Turn-of-the-century Paris, a sizzling center of art - and music

January 7, 1988

Paris, The Musical Kaleidoscope, 1870-1925, by Elaine Brody. New York: Braziller. 360 pp. $19.95. Turn-of-the-century Paris was the cradle of modern art: Picasso and Braque, Juan Gris and Matisse, all flourished there with an energy that gave a particular feverishness to the cultural life of the French capital. In literature, the atmosphere was no less charged: Zola and Baudelaire, Mallarm'e, and Cocteau - and the visitors from abroad, Stein, Hemingway, Joyce, Beckett - changed the course of literary history.

There is no lack of studies documenting the intellectual history of Paris, fin de si`ecle, but these rarely focus in any depth on music. Now Elaine Brody, who was a professor at New York University and is a prolific scholar, has filled the curious gap with ``Paris, The Musical Kaleidoscope, 1870-1925.''

Kaleidoscope is perhaps the best way to describe the book itself: In each of 13 chapters, Brody shifts her focus and causes the intricate parts of Parisian musical life to fall into place anew.

We see the world of music from the perspective of Wagner, his ardent supporters, and his equally passionate detractors, and then again, from the point of view of the Russians (Stravinsky, most notably) or the Americans (Gershwin, Isadora Duncan, Josephine Baker).

Most important, we see how music interacted with and affected the other arts: Salons and caf'es were a forum and meeting place for writers, artists, and musicians; ideas, passions, and concerns were shared, borrowed, and even stolen.
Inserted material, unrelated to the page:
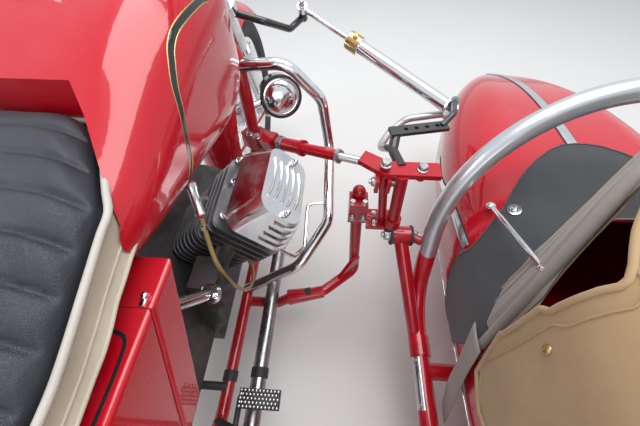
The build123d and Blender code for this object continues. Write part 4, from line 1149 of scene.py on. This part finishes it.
# %% Fasteners of the sidecar's mounts
UP = (0, 0, 1)
tower_bolts = [(480, 874, 443, UP, 12, False, 3), (481, 846, 443, UP, 12, False, 3), (480, 863, 624, UP, 18),
               (555, 864, 615, UP, 18), (424, 858, 504, UP, 12), (452, 858, 504, UP, 12),
               (425, 847.5, 463, (0, -1, 0), 13), (451, 847.5, 463, (0, -1, 0), 13),
               (171, 1040, 533, UP, 14), (150, 1052, 533, UP, 14), (522, 829, 422, (-1, 0, 0), 24, False, 5),
               (573, 829, 422, (1, 0, 0), 24, False, 5), (466, 852, 586, (-1, 0, 0), 17, False, 4),
               (494.5, 852, 586, (1, 0, 0), 17, False, 4)]
bolts("tower_nuts", tower_bolts, steel)
BUSH = [(12, -3), (24.5, -3), (25.5, -1), (25.5, 1.5), (24.5, 3), (12, 3)]
bushes = [turned(BUSH, at(x, 829, 422), (1, 0, 0), 32) for x in (524, 572)]
bushes.append(band(15.4, 17.4, 9, 1, at(320, 752, 202.5), (88, 15, 18), 24))
bushes.append(band(16.2, 18.6, 13, 1, at(133, 531, 168), (0, 1, 0), 24))
bushes.append(band(19.2, 21.8, 12, 1, at(214, 538, 200), (0, 1, 0), 24))
shown("clamp_rubbers", bushes, black_rubber)
strut_from, strut_way = at(160, 1066, 509), Vector((0.8133, -0.5113, 0.2781))
thread = [(8.3 if i % 2 else 9.2, 276 + i * 1.4) for i in range(45)]
shown("strut_fittings", [band(17.5, 20.5, 10, 2, strut_from + strut_way * 0.1, strut_way, 6, 0.2),
                         band(15, 17, 5, 1, strut_from + strut_way * 0.278, strut_way, 6),
                         turned(thread, strut_from, strut_way, 20)], steel)
print("fasteners:", len(cover_bolts) + len(tower_bolts))

# %% [markdown]
# The steering damper has a pin with a nut at each eye, and a brass clamp near the end of its tube. Each of the
# three rides on the part it is screwed to.

# %% Damper fittings
PIN = (0, -0.4695, 0.8829)
damper_eye, lever_eye = at(272, 1340, 727), at(659.3, 1099.7, 599.2)
damper_way = (damper_eye - lever_eye).normalized()
pin = Vector(PIN)
shown("bracket_pin_nut", bolt(damper_eye + pin * 0.0085, PIN, 15, True), chrome, "steering")
shown("lever_pin_nut", bolt(lever_eye + pin * 0.0115, PIN, 17, True), chrome)
collar = lever_eye + damper_way * 0.298
shown("damper_band", [band(22.1, 23.4, 16, 1, collar, damper_way, 36),
                      turned([(22.1, 17.5), (22.8, 18), (21, 19.5), (9, 20)], collar, damper_way, 36),
                      *bolt(collar + pin * 0.0232, PIN, 11, False, 2)], brass, "damper_tube")

# %% [markdown]
# Behind each cylinder a rubber elbow joins the intake to the engine, held by a worm clamp on a bright stub. The
# fuel tap under the tank is a turned body with a short lever.

# %% Intakes and fuel tap
ELBOW = [(181, 594, 580), (190, 608, 556), (190, 622, 530), (172, 626, 510), (150, 624, 500)]
TAP = [(7.1, 2), (8.6, 3), (8.6, 12), (7.6, 14), (7.6, 50), (8.8, 51), (8.8, 55), (7.1, 56)]
elbows, stubs = [], []
for side in BOTH:
    elbows.append(rod([at(side * x, y, z) for x, y, z in ELBOW], 15, 24, 6))
    stubs.append(rod([at(side * 160, 556, 634), at(side * 181, 594, 580)], 10, 24))
    stubs.append(band(15, 16.8, 6, 0.4, at(side * 183, 597, 574), (side * 8, 16, -33), 30))
    stubs += bolt(at(side * 196, 590, 584), (0.2 * side, 0.2, 1), 8, False, 3)
shown("fuel_tap", [turned(TAP, at(150, 730, 700), (18, -40, -38), 24),
                   rod([at(160, 708, 680), at(178, 712, 684)], 3, 12)], steel)
shown("intake_elbows", elbows, black_rubber)
shown("intake_stubs", stubs, chrome)

# %% [markdown]
# Around the footrests there are latches on the toolboxes, pedal beds full of bright studs, and a guard plate
# screwed to the sidecar's rail. The flat ones are slabs with chamfered edges.

# %% Latches, pedals and guard plate


def slab(centre, size, edge=0.8):
    """A thin plate with chamfered top edges, given its middle and its three sizes in millimetres."""
    rows = []
    for inset, z in ((0, -0.5), (0, 0.5 - edge / size[2]), (edge, 0.5)):
        a, b = size[0] / 2 - inset, size[1] / 2 - inset
        rows.append([at(centre[0] + x, centre[1] + y, centre[2] + z * size[2])
                     for x, y in ((-a, -b), (a, -b), (a, b), (-a, b))])
    return grid(rows, closed=True, capped=True)


latches, pedals, beds = [], [], []
for side in BOTH:
    latches.append(slab((side * 162, 535, 712), (7, 16, 2.0)))
    latches.append(turned([(4, 0), (4.4, 1), (4.4, 4), (3, 5.6), (0.5, 6)], at(side * 162, 539, 712), UP, 20))
    beds.append(slab((side * 240, 475, 302), (87, 37, 2.2)))
    for i in range(11):
        for k in range(5):
            stagger = 4 if k % 2 and i else 0
            place = at(side * 240 - 40 + i * 8 - stagger, 460 + k * 7.5, 303)
            pedals.append(turned([(3, -0.5), (2.8, 1.6), (1.6, 2.6), (0.4, 2.8)], place, UP, 10))
shown("box_latches", latches, chrome)
shown("pedal_beds", beds, black_rubber)
shown("pedal_studs", pedals, polished)
rail_skin = skin_of("sidecar_chassis")
plate_path = [at(596, y, 252) for y in (588, 560, 530, 500, 478)]
shown("rail_plate", [moulding(rail_skin, plate_path, 24, 1.8)], polished)
bolts("rail_plate_screws", [(594, y, 256, (-0.7, 0, 0.7), 6, True) for y in (580, 486)], steel)

# %% [markdown]
# The horn's face is a ribbed dome in a black ring. Both are turned about the way the horn points.

# %% Horn
HORN = (at(233.9, 1109.7, 607.4), (0.342, -0.883, 0.321), 48)
DOME = [(46, 0), (47, 2), (43, 4), (40, 3), (37, 7), (26, 13), (12, 16), (0.6, 17)]
RING = [(50, -8), (53.4, -6), (54, 0), (52, 3.4), (47.4, 3.4), (47, 0)]
shown("horn_dome", [turned(DOME, *HORN)], chrome)
shown("horn_ring", [turned(RING, *HORN)], black_rubber)

# %% [markdown]
# The grips are rubber sleeves with ribs round them. The dials have a rim, eleven marks and a needle, and no
# lettering. All of it turns with the handlebar, so it rides on the steering.

# %% Grips and dials
GRIP = [(11.2, -2), (17, -1), (17, 2), *((14.5 if i % 2 else 13, i * 4.4) for i in range(1, 31)), (14, 134),
        (8, 136)]
DIAL_TILT = math.radians(40)
DIAL_RIM = [(38, 1), (38.4, 5), (43.5, 5), (45.5, 3), (45.6, -1)]
dial_way = Vector((0, -math.sin(DIAL_TILT), math.cos(DIAL_TILT)))
grips, dial_rims, dial_marks, needles = [], [], [], []
for side in BOTH:
    start, end = at(side * 232, 957, 1035.5), at(side * 352, 900, 1010)
    grips.append(turned(GRIP, start, end - start, 28))
    dial = at(side * 48, 1144, 985)
    dial_rims.append(turned(DIAL_RIM, dial, dial_way, 48))
    pivot = dial + dial_way * 0.0024
    needles.append(rod([pivot, pivot + Vector((0.018, 0.016, 0.0134))], 0.9, 8))
    for i in range(11):
        a = math.radians(-130 + 26 * i)
        out = Vector((math.sin(a), math.cos(a) * math.cos(DIAL_TILT), math.cos(a) * math.sin(DIAL_TILT)))
        dial_marks.append(rod([dial + dial_way * 0.0016 + out * reach for reach in (0.029, 0.035)], 0.9, 6))
shown("grips", grips, black_rubber, "steering")
shown("dial_rims", dial_rims, chrome, "steering")
shown("dial_marks", dial_marks + needles, plate_white, "steering")

# %% [markdown]
# The headlamp's rim and its domed glass are turned about the middle of the lamp's front face.

# %% Headlamp
LAMP_RIM = [(74, -18), (79, -16), (80, -12), (76, -6), (66, -4), (64, -8)]
LAMP_GLASS = [(66, -9), (60, -4), (44, 0), (20, 2), (0.6, 2.4)]
low, high = (Vector(corner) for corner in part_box("headlamp"))
lamp_middle = Vector(((low.x + high.x) / 2, high.y, 0.848))
shown("lamp_rim", [turned(LAMP_RIM, lamp_middle, (0, 1, 0), 56)], chrome, "steering")
shown("lamp_glass", [turned(LAMP_GLASS, lamp_middle, (0, 1, 0), 56)], clear_pane, "steering")

# %% [markdown]
# The tyres carry a row of blocks on each shoulder. Each block is a small raised patch that follows the tyre's
# own round section, so it needs no cutting, and it rides on its wheel.

# %% Tyre blocks
BLOCKS = 66
for wheel in ("front", "rear", "sidecar"):
    low, high = (Vector(corner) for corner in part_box(f"{wheel}_tyre"))
    middle = (low + high) / 2
    outer, section = (high.z - low.z) / 2, (high.x - low.x) / 2
    parts = []
    for i in range(BLOCKS):
        for side in BOTH:
            turn = 2 * math.pi * (i + 0.25 * side) / BLOCKS
            rows = []
            for k in range(5):
                lean = math.radians(14 + 10 * k)
                lift = 0.0018 if k in (1, 2, 3) else 0.0008
                reach = outer - section + (section + lift) * math.cos(lean)
                row = []
                for spread in (-0.6, -0.42, 0.42, 0.6):
                    a = turn + spread * 2 * math.pi / BLOCKS * 0.62 + 0.006 * k
                    inset = 0.003 if abs(spread) > 0.5 else 0
                    row.append(middle + Vector((side * (section + lift - inset) * math.sin(lean),
                                                math.cos(a) * (reach - inset), math.sin(a) * (reach - inset))))
                rows.append(row)
            parts.append(grid(rows))
    shown(f"{wheel}_tyre_blocks", parts, tyre_rubber, f"{wheel}_wheel")

# %% [markdown]
# The light is soft and plain, as on an overcast day: a broad box overhead and two weaker ones, on the left and
# behind.

# %% Lights


def softbox(name, place, target, width, height, power):
    """A rectangular light that looks at a target; sizes in metres, power in watts."""
    light = bpy.data.lights.new(name, "AREA")
    light.shape, light.size, light.size_y, light.energy = "RECTANGLE", width, height, power
    lamp = placed(name, light)
    lamp.location = place
    lamp.rotation_euler = (Vector(target) - Vector(place)).to_track_quat("-Z", "Y").to_euler()


softbox("sky_box", (0.3, 0.9, 3.4), (0.1, 0.2, 0.3), 3.0, 2.2, 105)
softbox("left_box", (-3.2, -0.6, 2.0), (0, 0, 0.5), 2.0, 2.0, 30)
softbox("back_box", (0.6, -3.4, 2.2), (0, 0, 0.5), 2.4, 1.6, 30)

# %% [markdown]
# The sky fills the shadows with a faint blue. A light path tells the camera and the reflections apart from
# the rest, so they see a brighter sky than the one that gives the light.

# %% Sky
world = bpy.data.worlds.new("studio")
bpy.context.scene.world = world
world.use_nodes = True
world_tree = world.node_tree
paths = world_tree.nodes.new("ShaderNodeLightPath")
seen = world_tree.nodes.new("ShaderNodeMath")
seen.operation = "MAXIMUM"
world_tree.links.new(paths.outputs["Is Camera Ray"], seen.inputs[0])
world_tree.links.new(paths.outputs["Is Glossy Ray"], seen.inputs[1])
strength = world_tree.nodes.new("ShaderNodeMapRange")
world_tree.links.new(seen.outputs[0], strength.inputs["Value"])
strength.inputs["To Min"].default_value = 0.6
strength.inputs["To Max"].default_value = 0.85
background = world_tree.nodes["Background"]
background.inputs["Color"].default_value = (0.93, 0.95, 1.0, 1)
world_tree.links.new(strength.outputs[0], background.inputs["Strength"])

# %% [markdown]
# The floor only catches the shadows, so it is not attached to any of the motorcycle's bodies.

# %% Floor
floor_mesh = bpy.data.meshes.new("floor")
floor_mesh.from_pydata([(-14, -14, 0), (14, -14, 0), (14, 14, 0), (-14, 14, 0)], [], [(0, 1, 2, 3)])
floor = placed("floor", floor_mesh)
ground = Finish("floor_pale", (0.62, 0.62, 0.61), 0.9)
ground.set("Base Color", ground.mix(ground.noise(3, 4), (0.68, 0.68, 0.67), (0.72, 0.72, 0.71)))
floor.data.materials.append(ground.material)
print("floor and", len(bpy.data.lights), "lights")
Val'ery, says Brody, ``claimed that all literary history written at the end of the 19th century which does not mention music is totally valueless: `Worse than incomplete; inexact, worse than inexact, unintelligible....''' The symbiosis of Mallarm'e and Debussy is just an example.

Experiments in music had their counterpart in literature and art. Apollinaire's rejection of punctuation in some of his poetry is echoed in Erik Satie's elimination of bar lines in his musical notation. Both artists and musicians took inspiration from the Oriental art and artifacts introduced in Paris at the end of the last century.

Brody's book is strong on anecdotal material. Proust's love of chamber music, it seems, caused him to awaken the violinist Gaston Poulet late one night and request a performance of a C'esar Franck quartet. ``When?'' Poulet asked. ``At once,'' Proust suggested. Poulet rounded up the other performers and, very late indeed, they set up their stands in Proust's salon. It was not the last time they would give such an informal concert.

We see Wagner fleeing from his wife, Minna, into the arms of one or another of his lovers. We see Josephine Baker seducing all of Paris in her pink flamingo feather, or her girdle of rhinestone-studded bananas. We see Yvette Guilbert perfect the chanson at the newly popular cabarets.

But the book's weakness - and this is a shortcoming of all surveys - comes in its perfunctory summation of trends and movements. We learn, then, that the interaction between music and literature ended with the 19th century, but it is not enough for Brody to tell us that ``the two arts, having benefitted from their association, exhibit a clearer and more overt awareness of the irreducible specificity of their means and preoccupations. Initially merged, they now separated.''

Why? Did writers stop attending the opera? Did they stop listening to concerts? What about 20th-century experiments in literature and music caused the break?

Similarly, Brody strains sometimes to connect music with the other arts. Noticing that musical instruments frequently appear in Cubist paintings, she guesses that artists such as Braque may have believed ``that paintings evolved much as musical compositions do.'' Brody could well have covered less material more intensely rather than presenting a summary of speculations as flimsy as these.

Where her focus is music alone - as in the chapter on masterpieces of French music - Brody is strongest and most persuasive. Here her book makes its most important contribution and supplements well studies such as Roger Shattuck's ``The Banquet Years'' (which covers only Erik Satie) or Eugen Weber's ``France fin de si`ecle'' (which hardly considers music at all). Brody's erudition is impressive; her enthusiasm, infectious.

Linda Simon teaches writing at Harvard University.